OK. Let us keep this thread under control. We are getting into why it is important to sit down with your doctor and talk this through. mattc is alluding to one family of viruses and the thread is about another.

There is much confusion in the population among HPV, HSP, Warts and a few other things. There is also confusion about what a test showing anti-bodies really means. I do not have the test results, or protocol, and do not know the medical histories involved.
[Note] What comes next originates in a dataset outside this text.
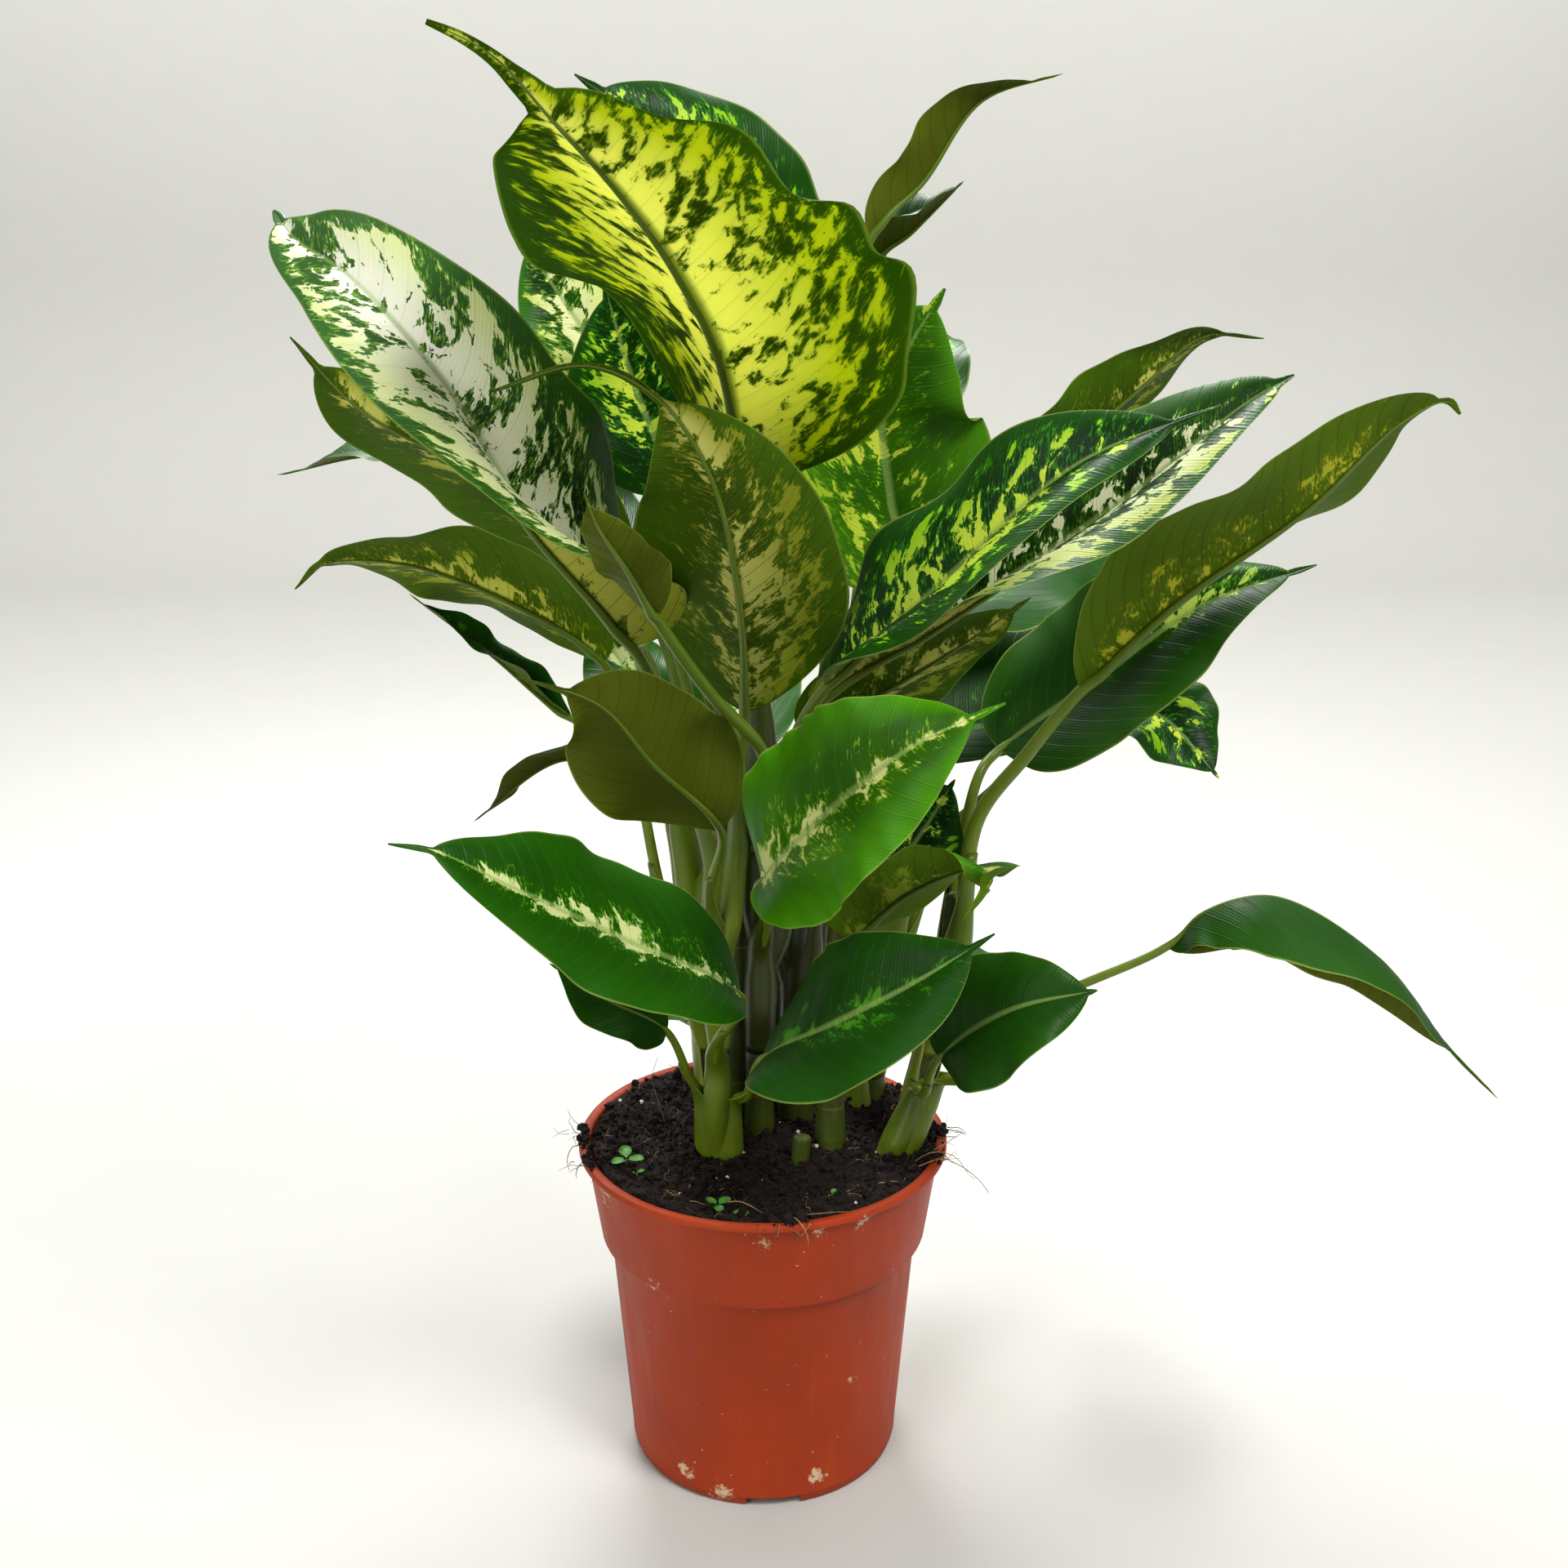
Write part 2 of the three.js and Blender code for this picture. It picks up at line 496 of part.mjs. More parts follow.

HSV is a small family of viruses, Herpes Simplex Virus. HSV-1 &-2 are the ones involved with cold sores at that end of the body and genital herpes at the other. Lab finding of anti-bodies can be one of several things including a false positive. It can also indicate exposure that has been defeated by the immune system or active disease in its'latent stage. Maybe 25% of the population has been exposed. Some have become active cases and others have been defeated by young, healthy immune systems. They cannot be cured because between active outbreaks they hide in a nearal cortex at either end of the spinal column.

HPV, Human Papilloma Virus, is a very large family of viruses that cause chicken pox, shingles, warts (of various sorts including genital) and cervical cancer. There are over 100 in this family and we know of some of them under a microscope. They have no identifiable clinical manifestations. I have seen studies that do indicate 80% have been exposed by age 50. There are vaccines for those that cause chicken pox, shingles and the four that are implicated in cervical cancer.

Zorb seems quite certain that she is dealing with HSV-1. Do not confuse her with other "facts."

Sit down with the doctor with all test results and be willing to answer difficult questions as well as ask serious questions.